YouTube is an interesting example of how a social media company is trying to confront some of these issues. YouTube bans graphic and “disgusting” videos, which has created problems when citizens have posted gruesome footage of regime violence during the Arab Awakening (and in Iran before that). Yet these videos are also often the only way, or the most effective way, of documenting these abuses for the wider world and fellow citizens in the given countries.

YouTube responded to this conundrum by allowing the videos — usually — under a corporate policy allowing footage that is “educational, documentary, or scientific” in nature. And they have been responsive to community policing of the videos posted to their site. But sometimes videos still get pulled, and even if they are ultimately allowed back online, it may be too late for them to be effective.

At the end of the day, however, social media companies are still businesses, and must make deals with these regimes to gain access to new markets. China is perhaps the best and most discussed example because of its huge population and repressive internet policies. Companies such as Google and Yahoo! have been willing to compromise on their ideals by censoring delicate topics, and sacrifice user privacy and even security, to appease government officials.

Regimes and their supporters take various approaches to social media-driven protest, ranging from shutting down the internet entirely to engaging in internet-based attacks and counter-propaganda campaigns.
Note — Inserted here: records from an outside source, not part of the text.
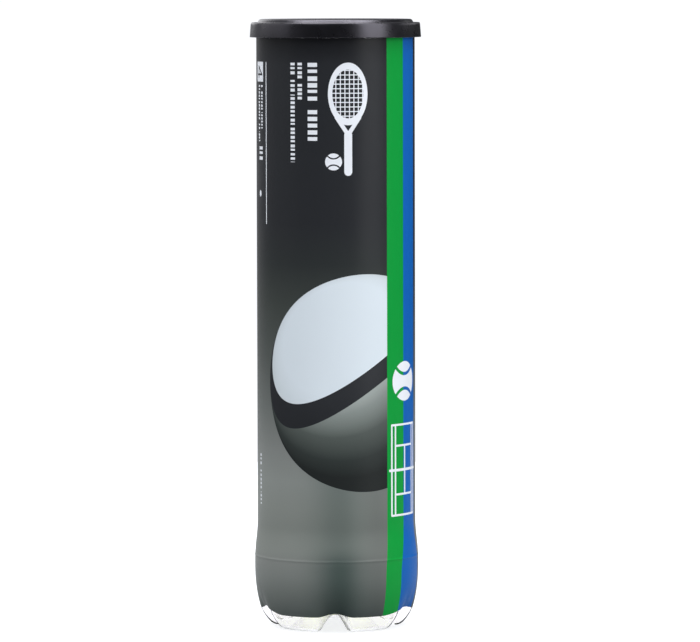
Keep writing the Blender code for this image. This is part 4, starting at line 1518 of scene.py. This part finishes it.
@dataclass
class Studio:
    """White table and backdrop, softboxes above the can's height, and the camera."""

    camera_place: tuple[float, float, float] = (0.0065, -2.37, 0.304)
    camera_aim: tuple[float, float, float] = (0.0065, 0.0, 0.1428)
    lens: float = 261.1
    roll: float = math.radians(-0.13)
    floor_radius: float = 0.8
    fill: float = 0.49
    backdrop: Point2 = (1.05, 1.17)  # looked at, and looked at through clear plastic
    table_glow: Point2 = (0.85, 0.96)
    walls: tuple[Point2, ...] = (
        (-180.0, 0.30), (-150.0, 0.40), (-128.0, 0.30), (-100.0, 0.12),
        (-60.0, 0.16), (-35.0, 0.03), (20.0, 0.02), (60.0, 0.10),
        (150.0, 0.02), (168.0, 0.10), (180.0, 0.30),
    )
    boxes: tuple[Softbox, ...] = (
        Softbox("right_softbox", 53.0, 1.8, 0.85, (1.25, 1.5), 3.1),
        Softbox("left_softbox", -94.0, 1.9, 0.95, (2.2, 1.3), 0.72),
        Softbox("front_softbox", -30.0, 2.3, 2.3, (1.6, 0.9), 3.5),
        Softbox("top_softbox", -6.0, 0.2, 2.1, (2.7, 1.3), 6.9),
        Softbox("right_back_softbox", 125.0, 1.9, 0.8, (1.6, 0.6), 0.9),
        Softbox("back_softbox", -158.0, 1.9, 0.9, (1.2, 1.1), 1.3),
    )

    def build(self) -> None:
        """Sets up the world, floor, lamps and camera."""
        bpy.context.scene.view_settings.view_transform = "Standard"
        self.world()
        self.floor()
        for box in self.boxes:
            box.hang(Vector((0.0, 0.0, 0.14)))
        self.camera()

    def world(self) -> None:
        """Makes the room: a white backdrop behind the can, and a dark room in front that looks white."""
        world = bpy.data.worlds.new("studio")
        world.use_nodes = True
        tree = world.node_tree
        way = add(tree, "TexCoord").outputs["Generated"]
        part = add(tree, "SeparateXYZ", way)
        forward = add(tree, "Math", part.outputs[1], -1.0, operation="MULTIPLY")
        azimuth = add(tree, "Math", part.outputs[0], forward, operation="ARCTAN2")
        turn = add(tree, "MapRange", azimuth, -math.pi, math.pi, 0.0, 1.0)
        walls = add(tree, "ValToRGB", turn)
        fill_ramp(walls.color_ramp, [(0.5 + angle / 360, grey(level)) for angle, level in self.walls])
        rays = add(tree, "LightPath").outputs
        room = add(tree, "Mix", named={0: rays["Is Diffuse Ray"], 2: walls.outputs[0], 3: self.fill})
        seen, white = self.looked_at(tree, rays, self.backdrop)
        level = add(tree, "Mix", named={0: seen, 2: room.outputs[0], 3: white})
        feed(tree, tree.nodes["Background"], {"Color": linear("#fbfcff"), "Strength": level})
        bpy.context.scene.world = world

    def looked_at(self, tree: bpy.types.NodeTree, rays: Any, levels: Point2) -> tuple[Any, Any]:
        """Finds what the camera looks at, straight or through clear plastic.

        Args:
            tree: node tree to add to.
            rays: the outputs of its Light Path node.
            levels: brightness when looked at straight, and through clear plastic.

        Returns:
            A node that is 1 on what is looked at, and one that gives its brightness.
        """
        depth = rays["Transmission Depth"]
        seen = add(tree, "Math", rays["Is Camera Ray"], depth, use_clamp=True)
        return seen, add(tree, "MapRange", depth, 0.0, 1.0, *levels)

    def floor(self) -> None:
        """Lays the white table."""
        mesh = bpy.data.meshes.new("table")
        shape = bmesh.new()
        bmesh.ops.create_circle(shape, cap_ends=True, segments=96, radius=self.floor_radius)
        shape.to_mesh(mesh)
        shape.free()
        table = bpy.data.objects.new("table", mesh)
        bpy.context.scene.collection.objects.link(table)
        made, tree = new_material("Back-lit opal acrylic")
        dress(tree, Base_Color=linear("#8c8e90"), Roughness=0.6, Specular_IOR_Level=0.2)
        dress(tree, Emission_Color=linear("#fbfcff"))
        seen, white = self.looked_at(tree, add(tree, "LightPath").outputs, self.table_glow)
        glow = add(tree, "Math", seen, white, operation="MULTIPLY")
        dress(tree, Emission_Strength=glow)
        mesh.materials.append(made)

    def camera(self) -> None:
        """Sets the camera far off with a long lens, a little above the can."""
        data = bpy.data.cameras.new("camera")
        data.lens = self.lens
        data.sensor_width = 36.0
        data.clip_end = 100.0
        holder = bpy.data.objects.new("camera", data)
        holder.location = self.camera_place
        aim = Vector(self.camera_aim) - Vector(self.camera_place)
        facing = aim.to_track_quat("-Z", "Y").to_matrix() @ Matrix.Rotation(self.roll, 3, "Z")
        holder.rotation_euler = facing.to_euler()
        bpy.context.scene.collection.objects.link(holder)
        bpy.context.scene.camera = holder


def main() -> None:
    """Builds every sub-assembly round the frame, then the studio, and notes the sizes."""
    logging.basicConfig(level=logging.INFO, format="%(message)s")
    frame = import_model()
    Can().build()
    EasyOpenEnd().build()
    SnapLid().build()
    Balls().build(frame["nodes"])
    Studio().build()
    bpy.context.view_layer.update()


if __name__ == "__main__":
    main()
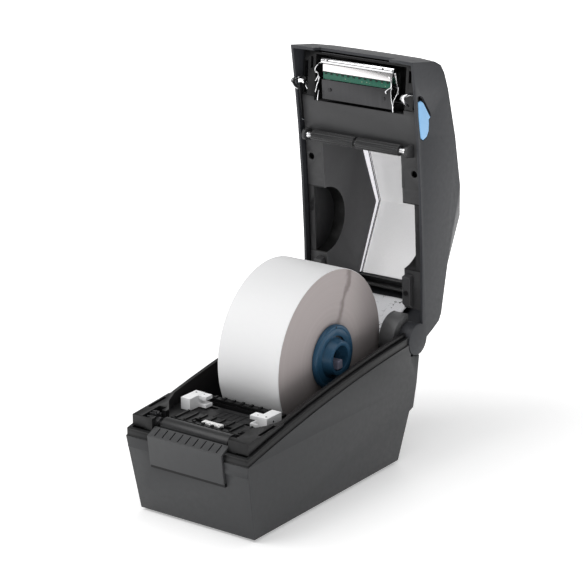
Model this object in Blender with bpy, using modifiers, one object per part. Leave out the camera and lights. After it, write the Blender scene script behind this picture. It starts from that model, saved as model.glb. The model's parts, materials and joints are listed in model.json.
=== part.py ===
"""Desktop label and receipt printer with its lid open and a label roll loaded.

Every shape is laid out in the datum frame: X across, Y from the front edge of the rim
to the back, Z up from the bottom edge of the case, with the lid closed. The lid's
pieces hang from an empty on the hinge axis that is turned back to the open position.
All lengths are in metres.
"""
import math

import bmesh
import bpy
from mathutils import Matrix, Vector

# ---- driving dimensions -------------------------------------------------------------
CASE_HALF_WIDTH = 0.054          # at the rim
CASE_HALF_WIDTH_BOTTOM = 0.0509  # at the bottom edge
DRAFT_HEIGHT = 0.058             # the side walls lean outwards up to here
FOOT_HEIGHT = 0.002
DATUM_TO_CENTRE = 0.1476         # from the rim's front edge to the middle of the open part
WALL = 0.0025
BAND_INSET = 0.0008              # the band below the rim stands in by this much
BAND_HEIGHT = 0.0055
FIT = 0.0004                     # gap between pieces that touch
RUN = 0.0001                     # radial clearance of a shaft in its bore

HINGE = Vector((0.0, 0.2141, 0.0916))
LID_OPEN = math.radians(-93.6)
HINGE_CAP_R = 0.0122
LID_WALL = 0.0020
FLANGE_RISE = 0.0043             # the lid's inner flange lies this far above the rim
FLANGE_THICK = 0.0020

ROLL_AXIS = Vector((0.0, 0.1375, 0.0950))
ROLL_R = 0.0650
ROLL_HALF_WIDTH = 0.0270
CORE_R = 0.0142
CORE_BORE_R = 0.0127

PLATEN_AXIS = Vector((0.0, 0.0150, 0.0665))
PLATEN_R = 0.0064
PLATEN_HALF_LENGTH = 0.0295
DECK_TOP = 0.0682
DECK_UNDER = 0.0645

LID_ROLLER_AXIS = Vector((0.0, 0.0698, 0.0775))
LATCH_AXIS = Vector((0.0, 0.0360, 0.0880))
LATCH_SWING = math.radians(8.0)
BUTTON_TRAVEL = 0.0035
SEGMENTS = 32

ORIGINS = {}


def rim_z(y):
    """Height of the rim, a long shallow arch that climbs towards the hinge."""
    return 0.0640 + 0.2427 * y - 0.411 * y * y


def half_width(z):
    share = min(max(z / DRAFT_HEIGHT, 0.0), 1.0)
    return CASE_HALF_WIDTH_BOTTOM + share * (CASE_HALF_WIDTH - CASE_HALF_WIDTH_BOTTOM)


def arc(cy, cz, r, start, end, steps):
    """Points on a circle, angles in degrees from +Y towards +Z."""
    turn = [math.radians(start + (end - start) * i / steps) for i in range(steps + 1)]
    return [(cy + r * math.cos(a), cz + r * math.sin(a)) for a in turn]


def rim_line(y0, y1, rise, steps=8):
    ys = [y0 + (y1 - y0) * i / steps for i in range(steps + 1)]
    return [(y, rim_z(y) + rise) for y in ys]


# ---- scene, materials and object helpers --------------------------------------------
def clear_scene():
    for obj in list(bpy.data.objects):
        bpy.data.objects.remove(obj, do_unlink=True)


clear_scene()
PARTS = bpy.data.collections.new("label_printer")
CUTTERS = bpy.data.collections.new("cutters")
bpy.context.scene.collection.children.link(PARTS)
bpy.context.scene.collection.children.link(CUTTERS)


def material(name, colour, roughness, metallic=0.0, alpha=1.0):
    mat = bpy.data.materials.new(name)
    mat.use_nodes = True
    shader = mat.node_tree.nodes["Principled BSDF"]
    shader.inputs["Base Color"].default_value = (*colour, 1.0)
    shader.inputs["Roughness"].default_value = roughness
    shader.inputs["Metallic"].default_value = metallic
    shader.inputs["Alpha"].default_value = alpha
    return mat


CASE = material("case_grey", (0.085, 0.087, 0.092), 0.55)
FRAME = material("frame_black", (0.018, 0.018, 0.020), 0.5)
WINDOW = material("window_clear", (0.55, 0.56, 0.60), 0.15, alpha=0.5)
RUBBER = material("rubber_black", (0.020, 0.020, 0.020), 0.8)
STEEL = material("steel", (0.62, 0.62, 0.63), 0.3, 1.0)
CHROME = material("chrome", (0.85, 0.85, 0.86), 0.1, 1.0)
PAPER = material("label_paper", (0.85, 0.85, 0.84), 0.7)
CARD = material("core_card", (0.42, 0.33, 0.24), 0.85)
HUB_BLUE = material("hub_blue", (0.03, 0.10, 0.20), 0.4)
BUTTON_BLUE = material("button_blue", (0.30, 0.55, 0.82), 0.4)
GUIDE_WHITE = material("guide_white", (0.80, 0.80, 0.78), 0.45)
BOARD = material("board_green", (0.01, 0.16, 0.08), 0.5)
CERAMIC = material("head_ceramic", (0.55, 0.55, 0.55), 0.25)
HEAT_SINK = material("head_heat_sink", (0.10, 0.10, 0.11), 0.45, 0.6)
CABLE = material("cable_white", (0.75, 0.76, 0.78), 0.4)
NYLON = material("gear_nylon", (0.55, 0.54, 0.50), 0.5)
DARK_PLASTIC = material("fitting_black", (0.012, 0.012, 0.013), 0.4)
LED = material("led_green", (0.10, 0.55, 0.15), 0.3)


def pivot(name, point, parent=None, turn=0.0):
    """An empty on a joint's axis. Pieces under it keep datum-frame coordinates."""
    empty = bpy.data.objects.new(name, None)
    PARTS.objects.link(empty)
    ORIGINS[name] = Vector(point)
    if parent is None:
        empty.location = (0.0, -DATUM_TO_CENTRE, FOOT_HEIGHT)
    else:
        empty.parent = parent
        empty.location = ORIGINS[name] - ORIGINS[parent.name]
    empty.rotation_euler = (turn, 0.0, 0.0)
    return empty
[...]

Recently, for instance, pro-Chinese government hackers have deluged Twitter conversations with the hashtags #Tibet and #Freetibet with spambots.

As the authors conclude:

Although social media firms made some exceptions for reformers during the Arab Spring, their policies and the architecture of their products will increasingly complicate collective action efforts. Nonetheless, pressures by users have and will continue to force adjustments in design and policy.